→ WHAT IS EXPECTED
Below is a block of data; give all of it again word for word.
- - -
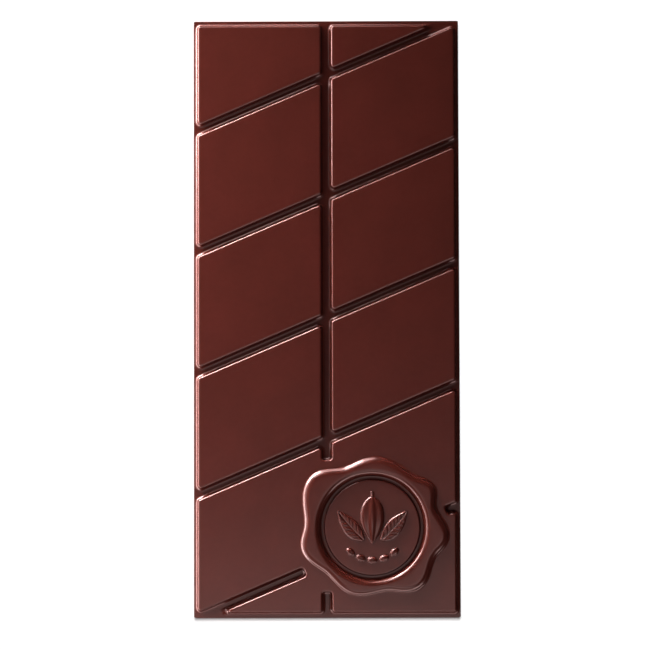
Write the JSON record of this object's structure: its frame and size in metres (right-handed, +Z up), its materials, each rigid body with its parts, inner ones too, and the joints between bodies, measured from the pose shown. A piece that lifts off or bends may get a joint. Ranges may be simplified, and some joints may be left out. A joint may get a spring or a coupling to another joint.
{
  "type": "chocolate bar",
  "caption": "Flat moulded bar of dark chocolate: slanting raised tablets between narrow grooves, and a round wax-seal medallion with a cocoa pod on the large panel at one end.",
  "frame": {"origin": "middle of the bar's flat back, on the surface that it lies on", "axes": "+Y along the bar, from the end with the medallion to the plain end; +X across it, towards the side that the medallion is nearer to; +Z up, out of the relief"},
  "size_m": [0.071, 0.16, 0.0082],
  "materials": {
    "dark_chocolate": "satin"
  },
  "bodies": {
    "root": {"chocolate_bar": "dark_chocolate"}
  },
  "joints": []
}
- - -
→ COMPLETED TASK
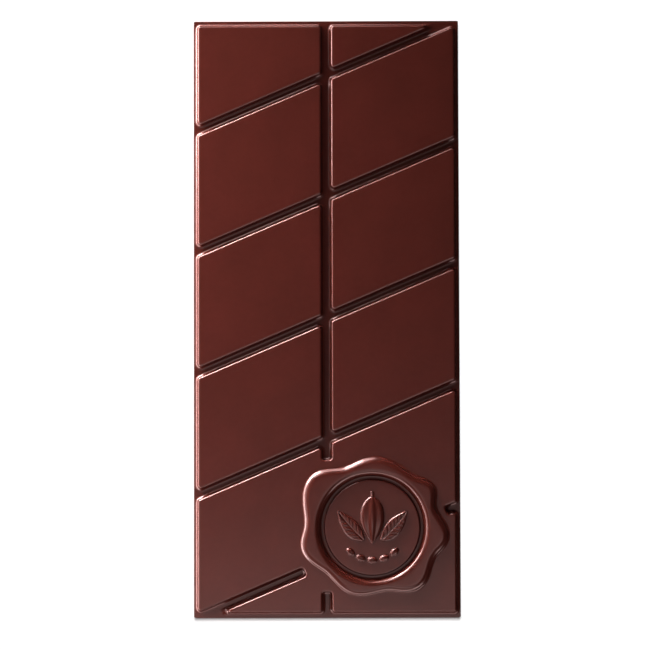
Write the JSON record of this object's structure: its frame and size in metres (right-handed, +Z up), its materials, each rigid body with its parts, inner ones too, and the joints between bodies, measured from the pose shown. A piece that lifts off or bends may get a joint. Ranges may be simplified, and some joints may be left out. A joint may get a spring or a coupling to another joint.
{
  "type": "chocolate bar",
  "caption": "Flat moulded bar of dark chocolate: slanting raised tablets between narrow grooves, and a round wax-seal medallion with a cocoa pod on the large panel at one end.",
  "frame": {"origin": "middle of the bar's flat back, on the surface that it lies on", "axes": "+Y along the bar, from the end with the medallion to the plain end; +X across it, towards the side that the medallion is nearer to; +Z up, out of the relief"},
  "size_m": [0.071, 0.16, 0.0082],
  "materials": {
    "dark_chocolate": "satin"
  },
  "bodies": {
    "root": {"chocolate_bar": "dark_chocolate"}
  },
  "joints": []
}